Bagaimana kisah ini menurut anda?

Buku “Samin Orang Rantai”, ajarkan tak mudah menyerah terhadap nasib malang

Entah mengapa saya begitu tertarik buku ini. Ada Emak membakar umbi-umbian di tungku, bukan kompor.

Di tungku, Emak memasak nasi dan lauk pauk. Sayuran dipetik dari kebun. Lima ekor ayam betina bertelur. Suasana keseharian rumah tangga di desa yang menarik perhatianku.

Samin yang terobsesi berpetualang karena mencari sang ayah. Tipuan Poniman yang menjual Samin kepada para Mandor Suro.

Dan terakhir adalah kekuatan doa Samin sehingga ia lepas dari perilaku jahat orang-orang di sekelilingnya lalu menemukan sang ayah. Begitulah cara pertolongan Sang Khalik kepada Samin.

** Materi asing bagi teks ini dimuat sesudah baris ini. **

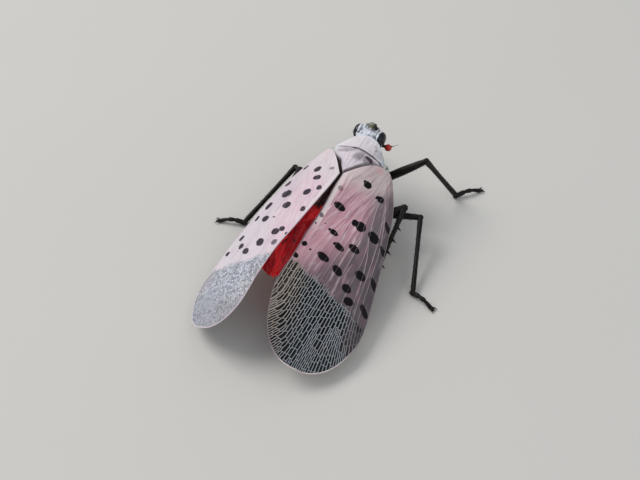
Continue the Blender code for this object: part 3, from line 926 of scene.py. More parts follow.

Buku itu tidak pernah saya temukan kembali. Kisah itu tertanam dalam benak, teringat sepanjang hayat. Saya membacanya berulang-ulang saat itu.

Sebuah buku yang pengarangnya pun tidak saya kenal namun menorehkan pelajaran hidup. Jika boleh menebak sepertinya karangan seseorang yang berasal dari Sumatra Barat. Ya, ini sekedar dugaan saja.

Banyak juga buku lain yang menarik hati, namun rentang masa yang panjang, tak mampu lagi mengingatnya satu persatu.


Buku Samin Orang Rantai, satu-satunya buku fiksi yang saya sukai walau kini tak kudapati bukunya.

Pengarang buku itu tak tahu, saya mengingatnya dalam hati dan pikiran. Ia pun tak tahu bahwa kenangan masa kecil dari cerita Samin Orang Rantai, saya rangkai dalam tulisan ini.

Tak lupa saya ucapkan terima kasih kepada pengarang buku “Samin Orang Rantai”, buku kesayanganku saat masih anak-anak.

Selamat menyambut Hari Buku Nasional, 17 Mei.

 

(*) Nama Samin sesuai judul buku
(*) Nama-nama adalah karangan belaka.